Examples from Ng's personal experience include, Bridge to Terabithia, Tuck Everlasting (both of which I read several years ago at the request of my son Ben) and Shabanu, Daughter of the Wind (a new title for me -- just added to my amazon shopping basket,) which Ng says, "upset me so much that . . . More than two decades later, I’m still thinking about that book."

As for Rosencrantz and Guildenstern, I'm still thinking about them.
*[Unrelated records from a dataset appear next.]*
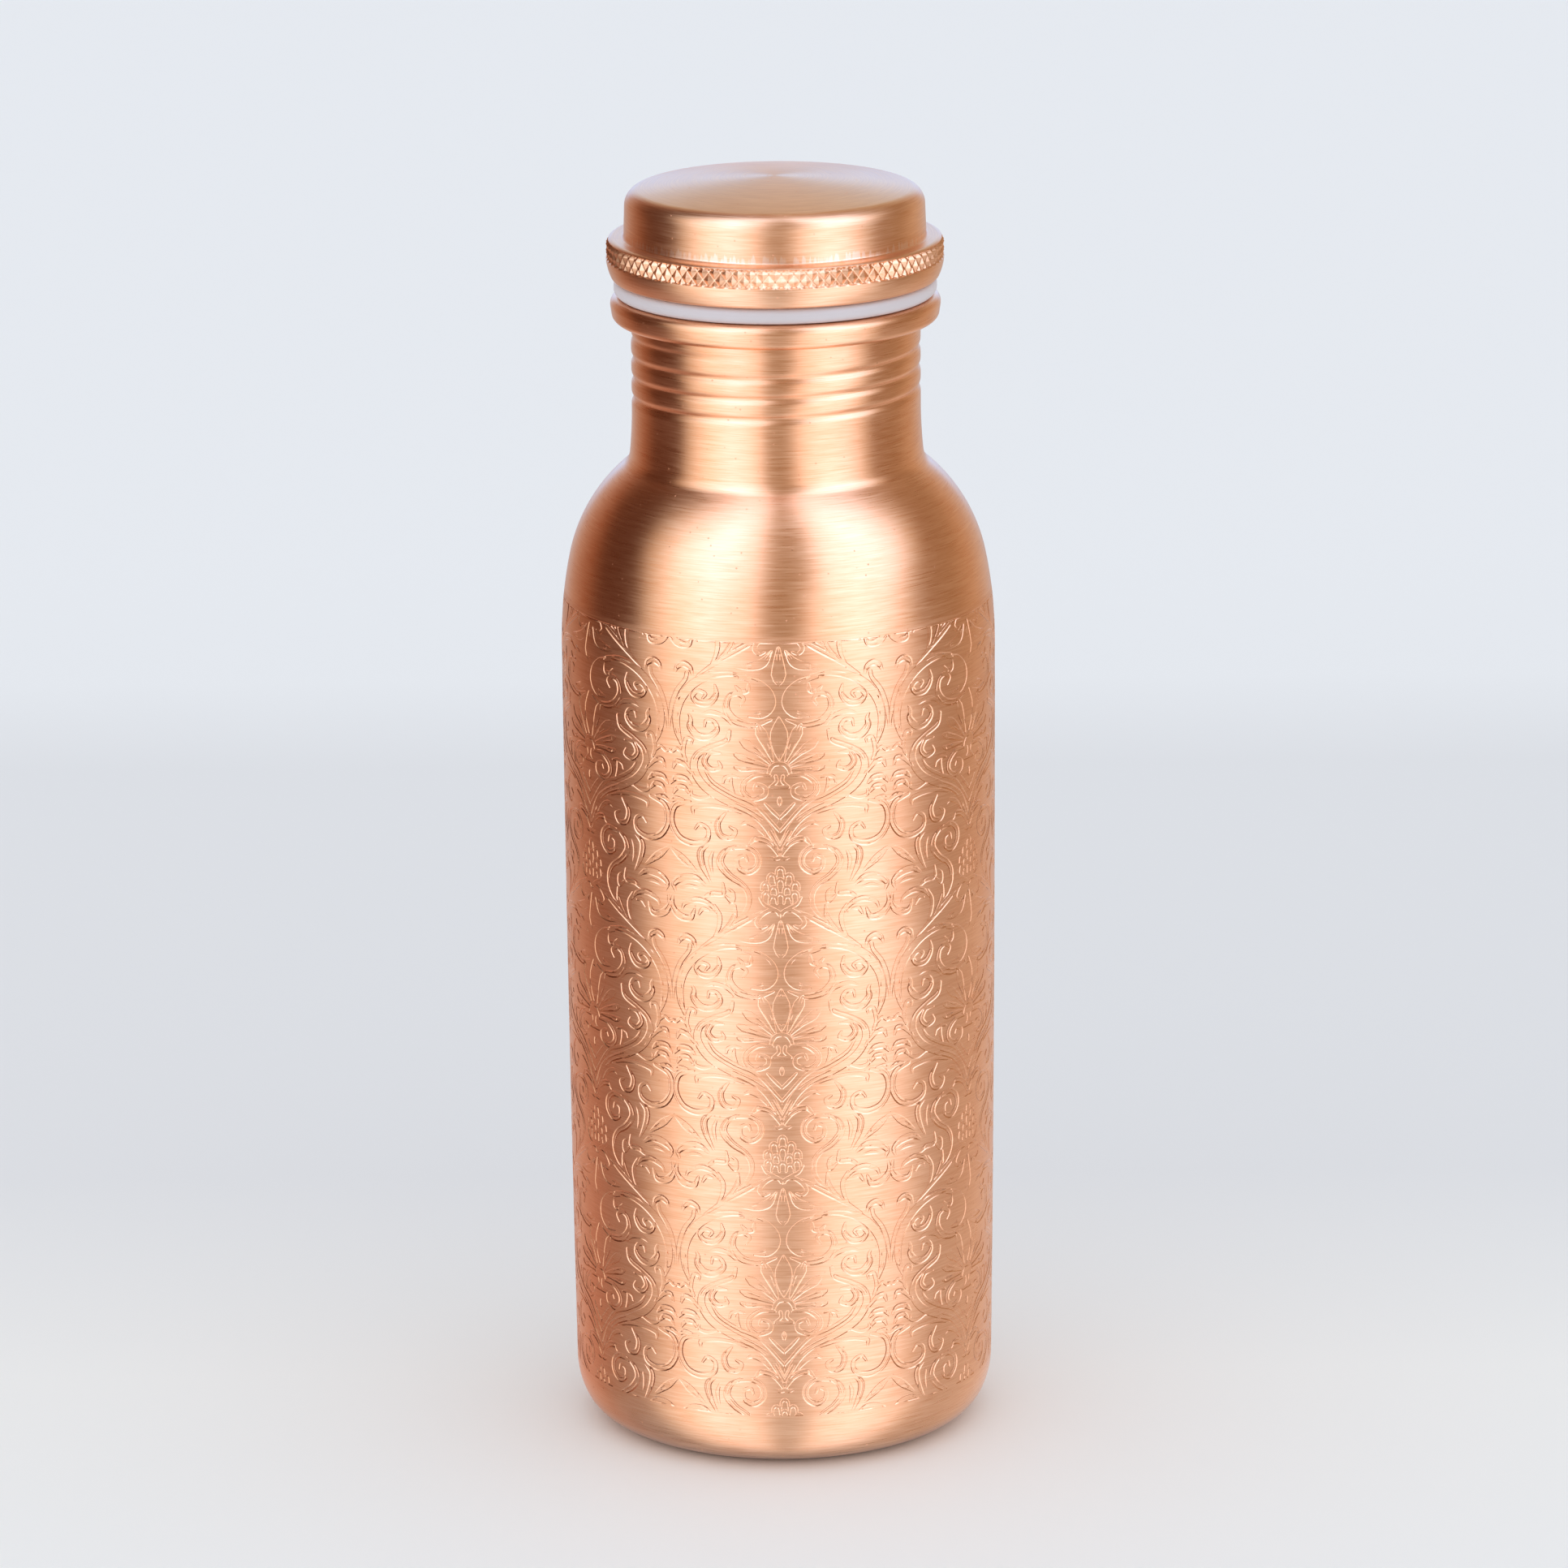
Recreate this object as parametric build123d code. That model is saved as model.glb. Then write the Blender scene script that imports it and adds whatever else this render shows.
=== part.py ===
"""Copper water bottle with a screw cap, one STEP file for each piece.

Millimetres, +Z up. The origin is the centre of the ring that the bottle stands on.
Every copper piece is bent sheet, so each is one section of even thickness, spun
round the Z axis: straight runs and tangent bends, drawn along the outer face.
"""
import math
import os

from build123d import *

# Body shell
BODY_SHEET = 0.8
BASE_RECESS = 1.2          # height of the base's raised middle above the standing ring
RECESS_RADIUS = 19.0       # where the middle starts to drop to the ring
RECESS_BEND = 2.5
RING_RADIUS = 25.2         # outer edge of the flat standing ring
CORNER_BENDS = [(12.0, 25.0), (7.0, 40.0), (13.0, 24.3)]    # radius, turn in degrees
WALL_BEND = (10130.0, 0.7)                                  # the wall is almost straight
SHOULDER_BENDS = [(70.4, 11.9), (26.9, 38.1)]
NECK_FILLET = 3.05
NECK_LEAN = 6.0            # degrees from upright at the foot of the neck
NECK_RADIUS = 23.6         # outer face of the neck's straight, threaded part
NECK_STRAIGHT_START = 173.4
NECK_STRAIGHT_TOP = 187.2

# Bead curled outwards at the mouth
MOUTH_HEIGHT = 191.4
BEAD_RADIUS = 26.9
BEAD_TOP_BEND = 1.4
BEAD_LIP_BEND = 1.2
BEAD_TAPER = 8.0           # degrees that the bead's side leans in towards its lip
BEAD_LIP_HEIGHT = 187.4
BEAD_LIP_RADIUS = 25.0     # where the curled edge ends, just clear of the neck

# Thread rolled through the neck, and its match round the plug
PITCH = 3.3
THREAD_START = 174.1       # height where the neck's turns begin
THREAD_START_ANGLE = 120.0
THREAD_TURNS = 3.5
GROOVE_RADIUS = 0.6        # section radius of the groove seen outside
THREAD_DEPTH = 0.45        # of the groove outside and of the ridge inside
RIDGE_RADIUS = 0.65        # section radius of the ridge inside
RIDGE_AXIS_RADIUS = NECK_RADIUS - BODY_SHEET - THREAD_DEPTH + RIDGE_RADIUS
THREAD_GAP = 0.25          # play between the neck's thread and the plug's

# Cap shell
CAP_SHEET = 0.7
CAP_HEIGHT = 210.8
DOME_RADIUS = 130.0
DOME_EDGE_RADIUS = 22.1    # where the dome turns into the edge bend
DOME_EDGE_BEND = 2.8
SIDE_FLARE = 2.0           # degrees that the side leans outwards
FLANGE_TOP = 201.0
FLANGE_FILLET = 0.4
FLANGE_RADIUS = 27.5
FLANGE_TOP_BEND = 1.2
KNURL_FOOT = 198.1         # below this the flange curves in
FLANGE_LIP_BENDS = [(8.0, 25.0), (0.9, 65.0)]
HEM_RADIUS = 24.6          # inner edge of the hem turned in under the plug's flange

# Cap plug
PLUG_SHEET = 0.8
PLUG_RADIUS = NECK_RADIUS - BODY_SHEET - THREAD_GAP
PLUG_BOTTOM = 171.5
PLUG_BOTTOM_BEND = 1.5
PLUG_FLANGE_RADIUS = 25.7
PLUG_FLANGE_BEND = 0.4
PLUG_GROOVE_EXTRA = 0.1    # turns past the top of the neck's thread
HEM_GAP = 0.05             # between the hem and the plug's flange

# Seal ring
SEAL_INNER_RADIUS = 22.9
SEAL_OUTER_RADIUS = 26.3
SEAL_GAP = 0.1             # above the mouth and below the hem
SEAL_OUTER_ROUND = 1.1
SEAL_INNER_ROUND = 0.4


class Sheet:
    """The section of a bent sheet, from its outer face's start point and heading."""

    def __init__(self, radius, height, heading):
        self.start = (radius, height, heading)
        self.radius = radius
        self.height = height
        self.heading = heading
        self.steps = []

    def run(self, length):
        self.steps.append((length, 0.0))
        self.radius += length * math.cos(math.radians(self.heading))
        self.height += length * math.sin(math.radians(self.heading))

    def run_to_radius(self, radius):
        self.run((radius - self.radius) / math.cos(math.radians(self.heading)))

    def run_to_height(self, height):
        self.run((height - self.height) / math.sin(math.radians(self.heading)))

    def bend(self, bend_radius, turn):
        """Turn left by a positive angle and right by a negative one."""
        self.steps.append((bend_radius, turn))
        side = math.copysign(bend_radius, turn)
        old = math.radians(self.heading)
        new = math.radians(self.heading + turn)
        self.radius += side * (math.sin(new) - math.sin(old))
        self.height += side * (math.cos(old) - math.cos(new))
        self.heading += turn

    def face_edges(self, shift):
        """The edges of one face of the sheet, shifted to the left of the outer face."""
        radius, height, heading = self.start
        angle = math.radians(heading)
        point = Vector(radius - shift * math.sin(angle), height + shift * math.cos(angle))
        edges = []
        for size, turn in self.steps:
            ahead = Vector(math.cos(math.radians(heading)), math.sin(math.radians(heading)))
            if turn == 0.0:
                edge = Line(point, point + ahead * size)
            else:
                edge = JernArc(point, ahead, size - math.copysign(1.0, turn) * shift, turn)
            edges.append(edge)
            point = edge @ 1
            heading += turn
        return edges

    def spin(self, shift):
        """Spin the section, with its inner face shifted to the left of the outer one."""
        outer = self.face_edges(0.0)
        inner = self.face_edges(shift)
        cuts = [Line(outer[0] @ 0, inner[0] @ 0), Line(outer[-1] @ 1, inner[-1] @ 1)]
        return revolve(Plane.XZ * make_face(outer + inner + cuts), Axis.Z)


def helical_bar(axis_radius, bar_radius, start, turns):
    """A round bar wound right-handed about Z, up from the thread's start angle."""
    path = Helix(PITCH, PITCH * turns, axis_radius, center=(0, 0, start))
    section = Plane(path @ 0, x_dir=(0, 0, 1), z_dir=path % 0) * Circle(bar_radius)
    return Rot(0, 0, THREAD_START_ANGLE) * sweep(section, path, is_frenet=True)


def threaded_neck():
    """The neck's straight part: a tube with a groove outside and its ridge inside."""
    low_end = (Align.CENTER, Align.CENTER, Align.MIN)
    length = NECK_STRAIGHT_TOP - NECK_STRAIGHT_START
    tube = Cylinder(NECK_RADIUS, length, align=low_end)
    tube -= Cylinder(NECK_RADIUS - BODY_SHEET, length, align=low_end)
    tube = Pos(0, 0, NECK_STRAIGHT_START) * tube
    ridge = helical_bar(RIDGE_AXIS_RADIUS, RIDGE_RADIUS, THREAD_START, THREAD_TURNS)
    groove_axis_radius = NECK_RADIUS - THREAD_DEPTH + GROOVE_RADIUS
    groove = helical_bar(groove_axis_radius, GROOVE_RADIUS, THREAD_START, THREAD_TURNS)
    return tube + ridge - groove


def curled_bead():
    """The mouth's bead; its sheet's outer face runs on inside the hollow of the curl."""
    sheet = Sheet(NECK_RADIUS, NECK_STRAIGHT_TOP, 90.0)
    curl_bend = BEAD_TOP_BEND - BODY_SHEET
    sheet.run_to_height(MOUTH_HEIGHT - BEAD_TOP_BEND)
    sheet.bend(curl_bend, -90.0)
    sheet.run_to_radius(BEAD_RADIUS - BEAD_TOP_BEND)
    sheet.bend(curl_bend, -90.0 - BEAD_TAPER)
    lip_bend = BEAD_LIP_BEND - BODY_SHEET
    lip_depth = BODY_SHEET + lip_bend * (1 - math.sin(math.radians(BEAD_TAPER)))
    sheet.run_to_height(BEAD_LIP_HEIGHT + lip_depth)
    sheet.bend(lip_bend, -90.0 + BEAD_TAPER)
    sheet.run_to_radius(BEAD_LIP_RADIUS)
    return sheet.spin(BODY_SHEET)


def body_shell():
    """Base, wall, shoulder, threaded neck and curled bead, all one sheet."""
    sheet = Sheet(0.0, BASE_RECESS, 0.0)
    sheet.run_to_radius(RECESS_RADIUS)
    drop_turn = math.degrees(math.acos(1 - BASE_RECESS / (2 * RECESS_BEND)))
    sheet.bend(RECESS_BEND, -drop_turn)
    sheet.bend(RECESS_BEND, drop_turn)
    sheet.run_to_radius(RING_RADIUS)
    for bend_radius, turn in CORNER_BENDS + [WALL_BEND] + SHOULDER_BENDS:
        sheet.bend(bend_radius, turn)
    sheet.bend(NECK_FILLET, 90.0 + NECK_LEAN - sheet.heading)
    foot_bend = (sheet.radius - NECK_RADIUS) / (1 - math.cos(math.radians(NECK_LEAN)))
    sheet.bend(foot_bend, -NECK_LEAN)
    sheet.run_to_height(NECK_STRAIGHT_START)
    return sheet.spin(BODY_SHEET) + threaded_neck() + curled_bead()


def cap_shell():
    """Dome, side and knurled flange, with the sheet's edge hemmed in underneath."""
    sheet = Sheet(0.0, CAP_HEIGHT, 0.0)
    sheet.bend(DOME_RADIUS, -math.degrees(math.asin(DOME_EDGE_RADIUS / DOME_RADIUS)))
    sheet.bend(DOME_EDGE_BEND, -90.0 + SIDE_FLARE - sheet.heading)
    fillet_drop = FLANGE_FILLET * (1 - math.sin(math.radians(SIDE_FLARE)))
    sheet.run_to_height(FLANGE_TOP + fillet_drop)
    sheet.bend(FLANGE_FILLET, -sheet.heading)
    sheet.run_to_radius(FLANGE_RADIUS - FLANGE_TOP_BEND)
    sheet.bend(FLANGE_TOP_BEND, -90.0)
    sheet.run_to_height(KNURL_FOOT)
    for bend_radius, turn in FLANGE_LIP_BENDS:
        sheet.bend(bend_radius, -turn)
    hem_height = sheet.height
    sheet.run_to_radius(HEM_RADIUS)
    return sheet.spin(-CAP_SHEET), hem_height


def cap_plug(hem_height):
    """The threaded cup under the cap, with its flange held on top of the hem."""
    sheet = Sheet(0.0, PLUG_BOTTOM, 0.0)
    sheet.run_to_radius(PLUG_RADIUS - PLUG_BOTTOM_BEND)
    sheet.bend(PLUG_BOTTOM_BEND, 90.0)
    sheet.run_to_height(hem_height + CAP_SHEET + HEM_GAP - PLUG_FLANGE_BEND)
    sheet.bend(PLUG_FLANGE_BEND, -90.0)
    sheet.run_to_radius(PLUG_FLANGE_RADIUS)
    turns_below = math.ceil((THREAD_START - PLUG_BOTTOM) / PITCH)
    groove_start = THREAD_START - turns_below * PITCH
    groove_turns = turns_below + THREAD_TURNS + PLUG_GROOVE_EXTRA
    groove = helical_bar(RIDGE_AXIS_RADIUS, RIDGE_RADIUS + THREAD_GAP, groove_start, groove_turns)
    return sheet.spin(PLUG_SHEET) - groove


def seal_ring(hem_height):
    """A rounded silicone ring between the mouth's bead and the cap's hem."""
    low = MOUTH_HEIGHT + SEAL_GAP
    high = hem_height - SEAL_GAP
    width = SEAL_OUTER_RADIUS - SEAL_INNER_RADIUS
    middle = (SEAL_OUTER_RADIUS + SEAL_INNER_RADIUS) / 2
    section = Pos(middle, (low + high) / 2) * Rectangle(width, high - low)
    outer_corners = section.vertices().group_by(Axis.X)[-1]
    section = fillet(outer_corners, SEAL_OUTER_ROUND)
    inner_corners = section.vertices().group_by(Axis.X)[0]
    section = fillet(inner_corners, SEAL_INNER_ROUND)
    return revolve(Plane.XZ * section, Axis.Z)


os.makedirs("parts", exist_ok=True)
cap, hem_bottom = cap_shell()
pieces = {
    "body_shell": body_shell(),
    "cap_shell": cap,
    "cap_plug": cap_plug(hem_bottom),
    "seal_ring": seal_ring(hem_bottom),
}
for name, piece in pieces.items():
    export_step(piece, f"parts/{name}.step")
    print(f"{name}: {piece.volume / 1000:.2f} cm3, valid {piece.is_valid}")
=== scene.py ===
"""Copper water bottle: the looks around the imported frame. Metres, +Z up."""
import bpy
import math
import mathutils
import numpy as np
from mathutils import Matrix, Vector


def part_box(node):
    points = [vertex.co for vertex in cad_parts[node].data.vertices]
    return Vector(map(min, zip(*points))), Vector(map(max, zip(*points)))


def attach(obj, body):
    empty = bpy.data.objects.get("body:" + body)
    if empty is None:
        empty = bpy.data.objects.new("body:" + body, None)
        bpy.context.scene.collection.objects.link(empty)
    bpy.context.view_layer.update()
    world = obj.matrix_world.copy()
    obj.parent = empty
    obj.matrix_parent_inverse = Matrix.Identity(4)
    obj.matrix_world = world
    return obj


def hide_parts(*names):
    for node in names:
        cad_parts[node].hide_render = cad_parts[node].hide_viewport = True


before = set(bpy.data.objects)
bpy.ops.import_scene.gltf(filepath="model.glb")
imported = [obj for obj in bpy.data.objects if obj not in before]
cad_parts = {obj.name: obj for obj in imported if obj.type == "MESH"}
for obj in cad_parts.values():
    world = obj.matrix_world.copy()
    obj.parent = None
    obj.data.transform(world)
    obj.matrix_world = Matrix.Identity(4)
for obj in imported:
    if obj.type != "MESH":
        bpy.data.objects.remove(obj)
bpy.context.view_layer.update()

MM = 0.001
body_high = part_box("body_shell")[1]
cap_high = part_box("cap_shell")[1]

# Millimetres from here on, until a mesh is made. A bend is (radius, degrees turned).
MOUTH_HEIGHT = body_high.z / MM
CAP_HEIGHT = cap_high.z / MM
FLANGE_RADIUS = cap_high.x / MM

BODY_SHEET = 0.8
BASE_RECESS = 1.2
RECESS_RADIUS = 19.0
RECESS_BEND = 2.5
RING_RADIUS = 25.2
CORNER_BENDS = [(12.0, 25.0), (7.0, 40.0), (13.0, 24.3)]
WALL_BEND = (10130.0, 0.7)
WALL_RADIUS = 35.6          # at its widest
WALL_FOOT = 5.0             # heights between which wall_radius() looks for the wall
WALL_TOP = 150.0
SHOULDER_BENDS = [(70.4, 11.9), (26.9, 38.1)]
NECK_FILLET = 3.05
NECK_LEAN = 6.0
NECK_RADIUS = 23.6
NECK_STRAIGHT_START = 173.4
BEAD_RADIUS = 26.9
BEAD_TOP_BEND = 1.4
BEAD_LIP_BEND = 1.2
BEAD_TAPER = 8.0
BEAD_LIP_HEIGHT = 187.4
BEAD_LIP_RADIUS = 25.0

PITCH = 3.3
THREAD_START = 174.1
THREAD_START_ANGLE = math.radians(120.0)
THREAD_TURNS = 3.5
THREAD_DEPTH = 0.45
THREAD_WIDTH = 0.55
THREAD_START_FADE = 0.12    # turns over which the groove's ends run out
THREAD_END_FADE = 0.5
THREAD_MARGIN = 0.1

SIDES = 240                 # of the bottle's lathe meshes
PANEL_SHEET = 0.3
PANEL_GAP = 0.02            # between the engraved skin's back and the shell

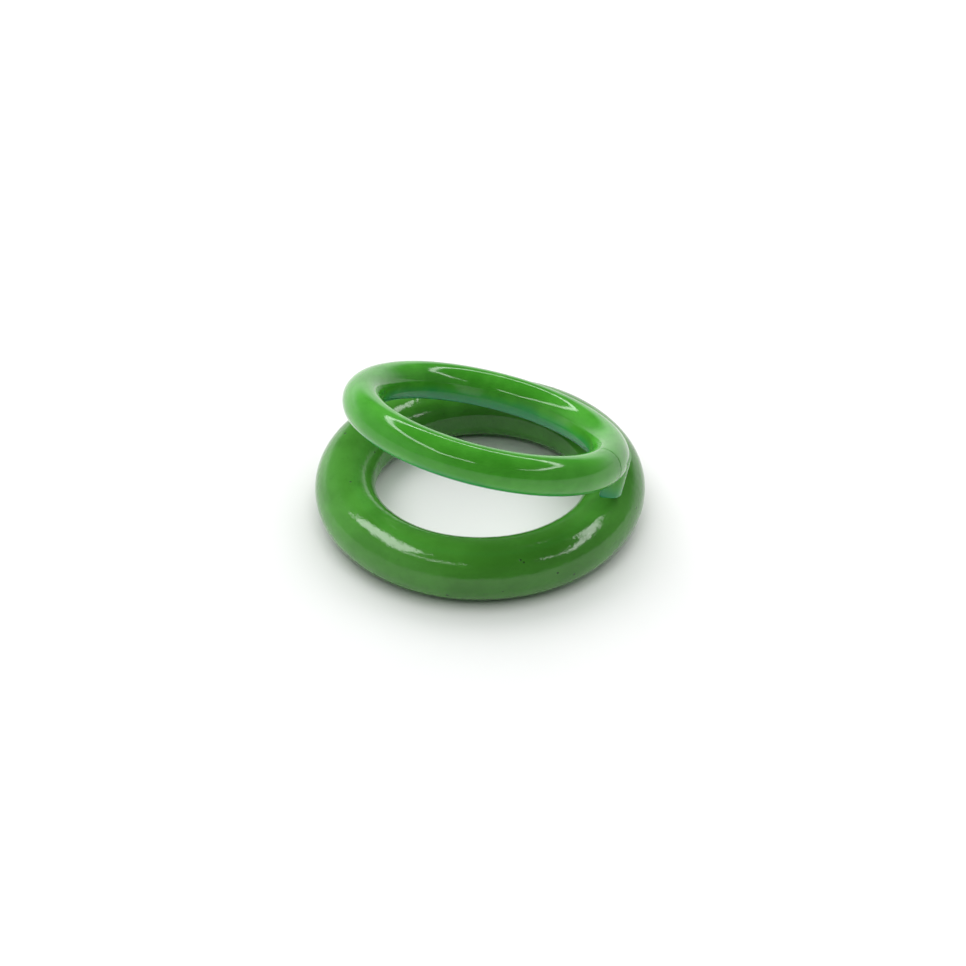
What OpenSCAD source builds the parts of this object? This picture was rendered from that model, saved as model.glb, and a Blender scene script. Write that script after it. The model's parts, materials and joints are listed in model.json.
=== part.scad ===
// A pair of split poultry leg bands, all in millimetres.
// A thick band lies flat and a thin band of the same bore leans on it.
// Each band is a round plastic strand bent into a ring and cut through at one place, the seam.
// It springs open by bending at the place opposite the seam, the flex, which parts it into two arms.
// The origin is on the thick band's axis, on the surface that it lies on. +Z is up.
// Directions are angles in degrees, anticlockwise from +X as seen from above.

/* [Thick band] */
// Bore of the thick band, the hole that the leg goes through
thick_bore = 16; // [12:0.5:22]
// Diameter of the thick band's round strand
thick_tube = 4.6; // [3.4:0.1:6]
// Width of the flat land around the inside of the thick band
thick_land = 1.2; // [0.6:0.1:2]
// Direction of the thick band's seam
thick_seam_az = 139; // [100:1:160]

/* [Thin band] */
// Bore of the thin band
thin_bore = 16; // [14:0.5:22]
// Diameter of the thin band's round strand
thin_tube = 2.9; // [2.2:0.1:4]
// Width of the flat land around the inside of the thin band
thin_land = 0.8; // [0.4:0.1:1.2]
// Direction of the thin band's seam, in the band's own plane
thin_seam_az = -25; // [-40:1:0]

/* [Seams] */
// Gap between the two ends that meet at a seam, at the bore
seam_gap = 0.1; // [0.05:0.01:0.3]
// Gap between the two arms at the flex, at the outside
flex_gap = 0.06; // [0.02:0.01:0.2]

/* [Lug on the thin band] */
// How far back from the seam's edge the lug starts, at its inner wall
lug_back = 0.3; // [0.15:0.05:1]
// How far the lug stands below the strand
lug_drop = 1; // [0.3:0.1:1.5]
// Width of the lug, from its outer wall inwards
lug_width = 1.4; // [0.8:0.1:2.2]
// How far the lug's outer wall stands proud of the strand
lug_proud = 0.1; // [0.05:0.05:0.4]
// Angle that the lug's front face is turned away from the seam, as seen from below
lug_skew = 45; // [0:1:55]
// Length of the lug's flat foot along its outer wall
lug_foot = 2.2; // [1:0.1:4]
// Slope of the lug's back end
lug_ramp = 25; // [15:1:60]

/* [Lean] */
// Slope of the thin band's plane
lean_tilt = 22.3; // [5:0.1:30]
// Direction in which the thin band slopes down
lean_az = 52.5; // [30:0.5:75]
// Place of the thin band's centre along X
lean_x = 0.47; // [-1:0.01:1]
// Place of the thin band's centre along Y
lean_y = -1.85; // [-3:0.01:0]
// Gap left between the two bands where they touch
rest_gap = 0.08; // [0.05:0.01:0.3]

/* [Hidden] */

$fn = 96;
thick_green = [0.19, 0.43, 0.13];
thin_green = [0.26, 0.62, 0.18];

thick_r = thick_tube / 2;
thin_r = thin_tube / 2;

// Radius of a ring's centre line, so that the land cut into its strand is of the width asked for
function ring_radius(bore, tube, land) = bore / 2 + sqrt(pow(tube / 2, 2) - pow(land / 2, 2));
thick_ring = ring_radius(thick_bore, thick_tube, thick_land);
thin_ring = ring_radius(thin_bore, thin_tube, thin_land);

// Angle that a length along the strand takes up at a given radius
function arc_angle(len, radius) = len / radius * 180 / PI;

// The lug, in the thin band's own plane
lug_outer = thin_ring + thin_r + lug_proud;
lug_inner = lug_outer - lug_width;
lug_depth = thin_r + lug_drop;
lug_start = seam_gap / 2 + lug_back;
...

While there is no obvious resurrection
in this play, there are still a lot of
great quotations to think about
over the Easter Weekend:

Favorite Passages

All your life you live so close
to truth, it becomes a permanent
blur in the corner of your eye,
and when something nudges it into
outline it is like being ambushed
by a grotesque.

"Doubt thou, the stars are fire."
"Doubt that the sun doth move,
but never doubt I love."

Happy in that we are not overhappy.

On Fortune's cap we are
not the very button.
Nor the soles of her shoes?
Neither, my lord.
Then you live about her waist,
or in the middIe of her favours?
Faith, her privates we.
In the secret parts of fortune?
O, most true!
She is a strumpet.

Half of what he said meant
something else, and the other
half didn't mean anything at all.

You understand,
we are tied down to a language
which makes up in obscurity
what it lacks in style.
There's a design at work in all
art surely you know that?

Events must play themselves
out to an aesthetic, moral
and logical conclusion.
And what's that in this case?
It never varies.

We aim for
the point where everyone
who is marked for death dies.
Marked?

Generally speaking things have
gone about as far as
they can possibly go
when things have got about as
bad as they can reasonably get.

Who decides?
Decides? It is written.
We're tragedians, you see.
We follow direction there
is no choice involved.
The bad end unhappily,
the good unluckily.
That is what tragedy means.

Dark, isn't it?
Not for night.
No, not for night.
It's dark for day.
Oh, yes, it's dark for day.

Do you think death
could possibly be a boat?

I don't believe in it anyway.
In what?
England.
Just a conspiracy of
cartographers, you mean?
I mean I don't believe it.
England.
England! I don't believe it!
Just a conspiracy
of cartographers you mean.
I mean I don't believe it and even
if it's true what do we say?

Was it all for this? Who are we
that so much should converge
on our little deaths?

You are Rosencrantz
and Guildenstern. That is enough.
No, it is not enough.

To be told so little to
such an end and still, finally,
to be denied an explanation.
In our experience,
almost everything ends in death.
Your experience! Actors!
You die a thousand casual deaths
and come back in a different hat.

But nobody gets up after death...
there's no applause only silence
and some secondhand
clothes, that's death!

If we have a destiny, then so
had he and this is ours,
then that was his
and if there are no explanations
for us, then let there
be none for him.

Oh, come, come gentlemen,
no flattery it was merely competent.
You see, it is the kind
you do believe in,
it's what is expected.
Deaths for all ages and occasions!
Deaths of king and princes
and nobodies...
That's it then, is it?

We've done nothing wrong.
We didn't harm anyone, did we?
I can't remember.
All right, then, I don't care.
I've had enough.
To tell you the truth,
I'm relieved.

There must have been
a moment at the beginning,
where we could have said no.
But somehow we missed it.
Well, we'll know better next time.

Till then.
The sight is dismal.
And our affairs from
England come too late.

The ears are senseless that should
give us hearing. To tell him his
commandment is fulfilled...
that Rosencratz
and Guildenstern are dead.


**************************

Additional Favorites from my friend Kathie:

“We cross our bridges when we come to them and burn them behind us, with nothing to show for our progress except a memory of the smell of smoke, and a presumption that once our eyes watered. “

“[Y]ou can't act death. The fact of it is nothing to do with seeing it happen—it's not gasps and blood and falling about—that isn't what makes it death. It's just a man failing to reappear, that's all—now you see him, now you don't, that’s the only thing that's real: here one minute and gone the next and never coming back—an exit, unobtrusive and unannounced, a disappearance gathering weight as it goes on, until, finally, it is heavy with death.”